En réponse, une alliance inhabituellement vaste de factions rebelles syriennes ont lancé une des plus vastes offensives de toute cette guerre, pour tenter de briser le siège d’Alep à un endroit différent, dans le sud-ouest de la ville. Cette alliance comprend le Front de la Conquête (ex-Al Nusra). Ce groupe, dans une tentative pour élargir son appel, a annoncé avoir coupé les ponts avec Al Qaïda, juste avant le début de cette offensive, la semaine dernière.
Pour les rebelles syriens, l’offensive d’Alep – qui s’est traduite par des gains territoriaux, mais qui doit encore permettre la levée du siège – et un moment en « maintenant ou jamais ». Alors que ces groupes ont encore les ressources qui leur sont livrées par la Turquie, ils ne peuvent plus être certains qu’une telle assistance se poursuivra à l’avenir.
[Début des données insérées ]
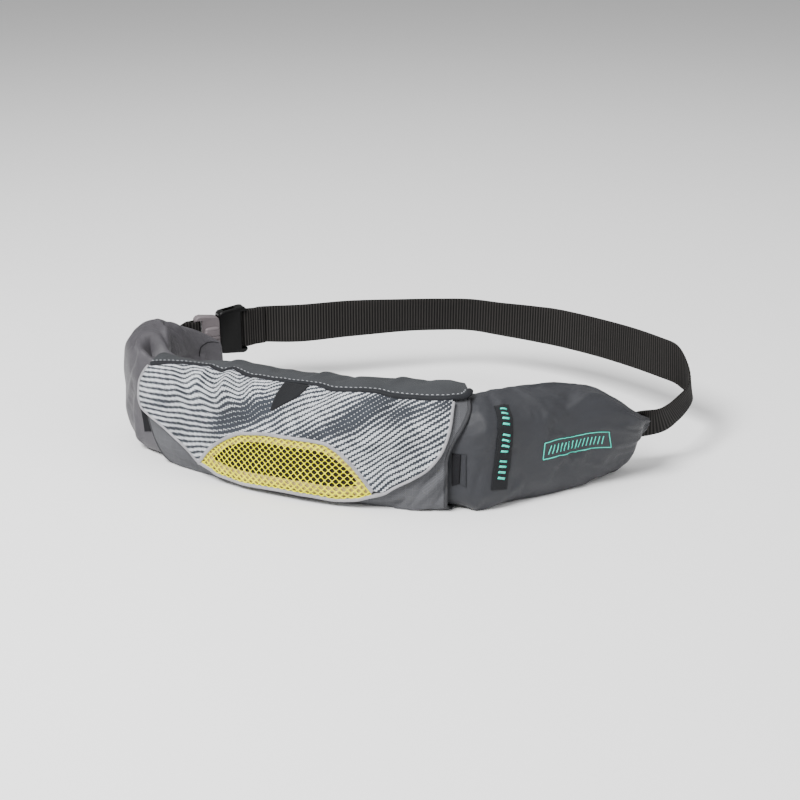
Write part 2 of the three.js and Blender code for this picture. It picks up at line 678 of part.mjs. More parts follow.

« Ce qui se produit actuellement en Turquie sape complètement toutes les offensives futures que les rebelles pourraient lancer », affirme Mohamed Hineidi, analyste principal à l’Institut Delma, un think Tank d’Abu Dhabi.
Ce n’est pas seulement que la Turquie est trop absorbée par les purges de son appareil sécuritaire et des renseignements. Plus important, Erdogan semble modifier fondamentalement la posture de la politique étrangère du pays – ce qui aura des implications profondes et directes sur le conflit syrien.
Les relations de la Turquie avec les Etats-Unis, son allié du Traité de l’Atlantique Nord (OTAN), se sont radicalement détériorées depuis le 15 juillet, Erdogan accusant le prédicateur Fethullah Gülen, basé en Pennsylvanie, d’avoir organisé le coup d’Etat et exigeant son extradition.
Plusieurs responsables turcs sont allés plus loin, en prétendant que les Etats-Unis ont fait collusion avec le putsch. Le President Barack Obama a fermement démenti toute implication.
Les relations d’Erdogan avec la Russie,le principal parrain du régime Assad, se sont justement amélioré de façon impressionnante. Erdogan avait préparé le terrain juste avant la tentative avortée de coup d’Etat, en présentant ses excuses pour l’avion russe abattu à la frontière syrienne.
Depuis lors, les pilotes turcs impliqués dans cet incident sont, également détenus pour avoir tenu un rôle présumé dans le coyup d’Etat et les responsables turcs ont décrit l’épisode tout entier comme partie intégrante du complot de Gülen. Le Président Erdogan rend visite au Président Poutine ce 9 août, leur première rencontre depuis l’incident de l’avion abattu.
Il n’est pas encore évident de savoir si Poutine et Erdogan enterreront le sort d’Alep et de la Syrie en général au cours de leur réunion.
« La Russie reste extrêmement prudente à l’égard d’Erdogan. La Russie n’a jamais fait marche-arrière, quant à ses actions précédentes en Syrie et la Russie et la Turquie demeurent encore dans des camps opposés de façon cardinale en Syrie » déclare Yuri Barmin, un expert du Moyen-Orient au Conseil des Affaires Internationales Russe, un think tank appartenant au Ministère des Affaires étrangèrees russes.
D’autres dans la région, cependant, voient l’occasion d’une redistribution des cartes.
« Maintenant que la Turquie s’éloigne de l’OTAN et de Washington, la Russie a un énorme intérêt à mettre la Turquie dans sa poche », déclare un membre du parlement libanais, Bassem Shabb. « Si la Syrie est importante, la Turquie est infiniment plus importante et la Russie ne va pas sacrifier la Turquie pour simplement faire plaisir à Assad, au Hezbollah ou à l’Iran ».